The species epithet for Hymenophyllum nephrophyllum is a reference to its fronds: from the Greek nephro- (kidney-shaped) and -phyllus (leaved). The reniforme epithet of the two synonyms Trichomanes reniforme and Cardiomanes reniforme is also in reference to the frond shape. The genus name Cardiomanes also arises from reference to the distinctive frond shape: Greek kardia (heart) and manos (thin).

== Distribution ==

=== Natural global range ===
Hymenophyllum nephrophyllum is endemic to New Zealand, meaning it is native to and found only in New Zealand. Other members of the Hymenophyllum genus can be found throughout the world as well as New Zealand.

=== New Zealand range ===
Hymenophyllum nephrophyllum is found throughout the North Island and in northern, western, and southern regions of the South Island, as well as Stewart Island and the Chatham Islands. It is not recorded from the eastern side of the South Island.

=== Habitat preferences ===
Hymenophyllum nephrophyllum is found in a wide range of habitats from wet forests to lava fields; however, it is most frequently found in moister forests up to an altitude of 780 meters. This preference for moist forest is likely the cause of its absence from most of the eastern side of the South Island; however, its ability to curl up is what gives it a tolerance to a wide range of habitats. Hymenophyllum nephrophyllum inhabits the forest floor where it will often form extensive mats, as well as on banks, rocks, fallen trees and as an epiphyte on lower trunks and branches.

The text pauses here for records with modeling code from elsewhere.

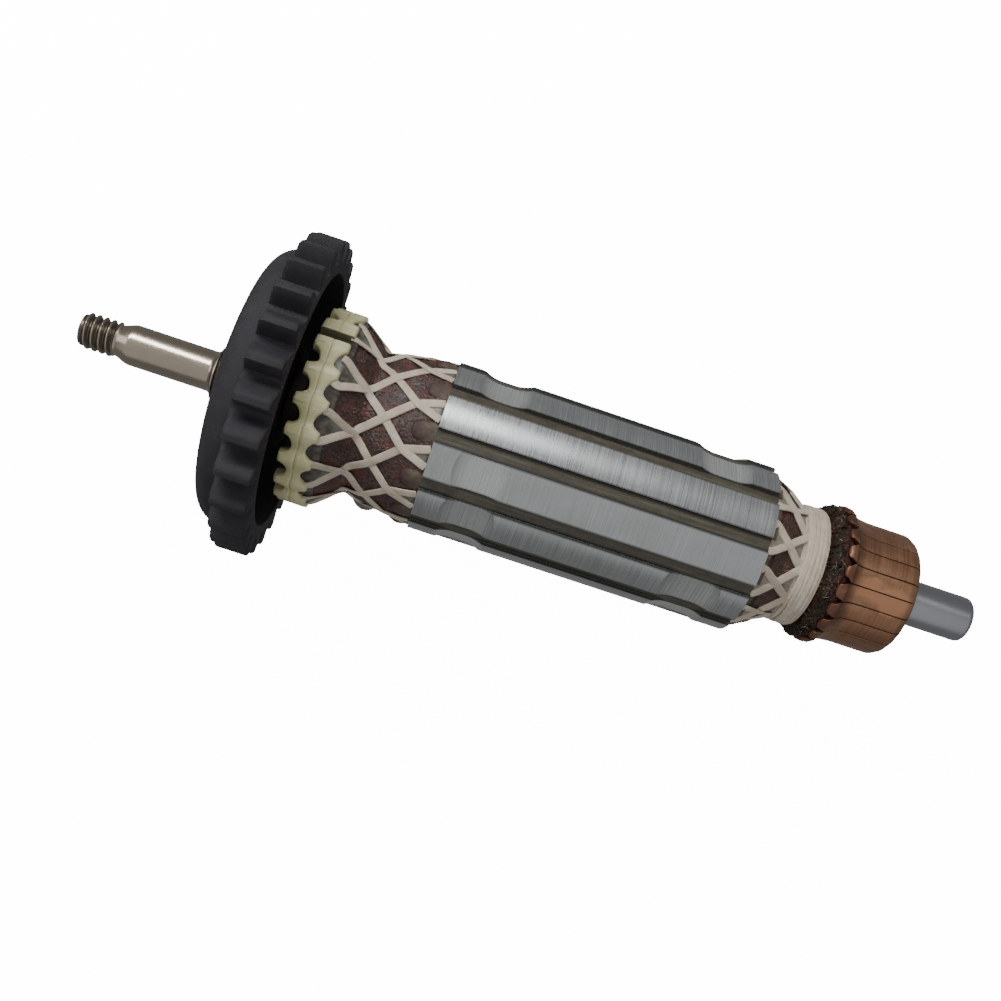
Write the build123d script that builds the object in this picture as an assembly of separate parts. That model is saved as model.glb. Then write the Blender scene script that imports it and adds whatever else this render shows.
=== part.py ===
"""Motor armature of a small power tool, in millimetres.

The shaft axis is the X axis. The origin is on the axis at the shoulder that the
front bearing stands against, the threaded end points to -X and the commutator
end to +X. Angles turn about +X and start at +Z.
"""
from build123d import *
import math
import os

# Shaft, each length measured along the axis from the front bearing shoulder
thread_diameter = 6.3
thread_length = 6.3
thread_end_chamfer = 0.7
neck_diameter = 5.3
neck_length = 0.9
front_cone_length = 2.6
front_seat_diameter = 7.0
front_seat_length = 13.8
shaft_diameter = 9.4
collar_length = 2.6
shoulder_chamfer = 0.3
rear_seat_diameter = 8.0
rear_seat_length = 13.0
rear_end_chamfer = 0.6

# Cooling fan
fan_plate_setback = 0.9
fan_plate_thickness = 2.4
fan_plate_radius = 23.9
fan_shoulder_radius = 4.2
fan_depth = 11.2
fan_rim_wall = 1.9
fan_hub_diameter = 17.0
fan_hub_length = 10.4
fan_tooth_count = 28
fan_tooth_length = 6.3
fan_tooth_height = 3.9
fan_tooth_tip_width = 2.4
fan_tooth_bulge = 0.35

# Lacing ring, the cream moulding that the front cord hooks over
ring_gap_from_fan = 0.9
ring_width = 5.6
ring_diameter = 34.0
ring_wall = 2.6
ring_lobe_count = 20
ring_notch_width = 3.0
ring_notch_depth = 1.5
ring_cord_notch_width = 1.7
ring_cord_notch_depth = 1.2
ring_key_width = 1.8
ring_key_depth = 1.3
ring_key_angle = -44.5
ring_web_thickness = 1.8
ring_hub_diameter = 15.0

# Laminated core
core_diameter = 29.5
core_length = 56.4
slot_count = 11
first_tooth_angle = 9.7
slot_mouth_width = 2.35
tooth_lip = 1.25
slot_shoulder_rise = 0.35
slot_top_width = 4.1
slot_bottom_width = 1.7
slot_bottom_place = 8.0
dip_depth = 0.95
dip_cutter_radius = 7.0
dip_width = 7.4
front_dip_start = 3.4
front_dip_length = 10.6
front_dip_teeth = (-3, -2, 0, 1, 2, 5)
rear_dip_start = 41.4
rear_dip_length = 11.4
rear_dip_teeth = (-3, -2, 1, 2, 4)

# Insulation
sleeve_wall = 1.0
end_plate_thickness = 0.8
end_plate_margin = 1.0
liner_thickness = 0.25
liner_overhang = 0.8
wedge_thickness = 0.45
wedge_neck_height = 0.6
film_thickness = 0.25
film_band_length = 1.6
film_tab_length = 4.4

# Front lacing net: each row of crossings by its distance from the ring
lacing_thickness = 0.5
strand_width = 1.2
front_lacing_rows = (4.2, 8.3, 12.4)
front_ring_spread = 8.2
front_core_spread = 6.0
front_top_inset = 0.3
front_waist = (5.2, 24.6)
front_swell = (7.6, 26.5)
front_foot_inset = 0.4

# Rear lacing net and the band of cord turns
rear_cone_length = 6.2
rear_foot_inset = 0.85
rear_window_phase = 3.0
rear_window_length = 5.1
rear_window_width = 4.0
rear_window_shoulder = 2.8
rear_window_foot = 1.8
band_turns = 4
band_turn_pitch = 1.0
band_diameter = 20.0
band_bump = 0.35
band_turn_flat = 0.6

# Commutator
commutator_gap = 4.9
bar_count = 22
bar_diameter = 21.8
bar_length = 11.9
bar_height = 2.6
bar_slit = 0.35
bar_end_radius = 1.8
tang_length = 3.1
tang_diameter = 24.8
tang_thickness = 0.9
tang_width_share = 0.58
tang_bend_length = 1.0
tang_overlap = 0.3
tang_round = 0.3
bush_wall = 1.0
commutator_flange_length = 1.1

# Winding
winding_front_setback = 1.2
winding_end_radius = 1.5
coil_root = 0.3

# Clearances
running_gap = 0.05
stack_gap = 0.1

# Places along the axis that follow from the sizes above
collar_end = collar_length
fan_plate_start = collar_end + fan_plate_setback
fan_rim_end = fan_plate_start + fan_depth
fan_hub_end = collar_end + fan_hub_length
ring_start = fan_rim_end + ring_gap_from_fan
ring_end = ring_start + ring_width
front_lacing_start = ring_end + stack_gap
front_lacing_end = front_lacing_start + front_lacing_rows[-1] + 3.6
front_plate_start = front_lacing_end + stack_gap
core_start = front_plate_start + end_plate_thickness + running_gap
core_end = core_start + core_length
rear_plate_end = core_end + running_gap + end_plate_thickness
rear_lacing_start = rear_plate_end + stack_gap
band_start = rear_lacing_start + rear_cone_length
band_end = band_start + band_turns * band_turn_pitch
leads_start = band_end + stack_gap
bar_start = band_end + commutator_gap
tang_end = bar_start + tang_overlap
tang_start = tang_end - tang_length
bar_end = bar_start + bar_length
commutator_body_start = bar_start - commutator_flange_length
commutator_end = bar_end + 0.3
rear_seat_start = commutator_end + 0.1

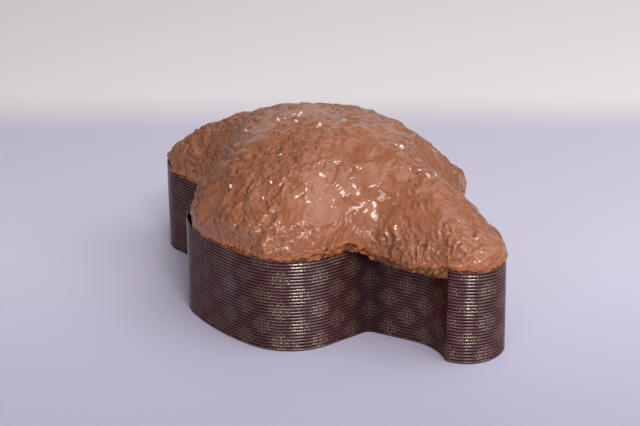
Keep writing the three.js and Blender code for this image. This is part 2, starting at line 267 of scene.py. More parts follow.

==Life cycle and phenology==
Like all ferns, Hymenophyllum neprhophyllum reproduces and disperses offspring through spores. It has tubular indusia (spore protecting structures) that stick out from the edge of the fronds. Stalks carrying sori, with sporangia that develop sequentially from base to apex, grow out of the indusia until at plant maturity they emerge and release their spores. Hymenophyllum nephrophyllum also spreads by vegetative reproduction, putting out far-creeping rhizomes (an underground stem that puts out adventitious shoots and roots) that form the distinctive mats of fronds on the forest floor. Little else grows in mats of Hymenophyllum nephrophyllum as the rhizomes produce a compound inhibiting the root growth of seedlings of other species.

==Diet and foraging==
The lifecycle of the fern could not occur without damp soil as its spores prefer a moist environment. As Hymenophyllum neprhophyllum mainly inhabits moist forests, it requires a relatively damp soil; however, the kidney fern is poikilohydric and has adapted to a variety of habitats. This has given it the ability to store water in drier weather, which it does by shrivelling up and expanding again once rain returns.

==Predators, parasites, and diseases==
The caterpillars from the moth family Tortricidae are known to feed on Hymenophyllum nephrophyllum. The caterpillars of these filmy-fern leaf-tyer moths can be found in silk tubes attached to the plants fronds, which may have been woven together or bent inwards to protect the caterpillar from predation. Due to the specific climatic and soil conditions that ferns require human based threats to their survival include habitat loss through forest clearance and introduced invasive plants.

==Other information==
Hymenophyllum nephrophyllum has several traditional uses to Māori including being a treatment for bowel disorders (however this is disputed), a perfume plant and also worn during mourning. Other Māori common names for Hymenophyllum nephrophyllum are konehu and raurenga.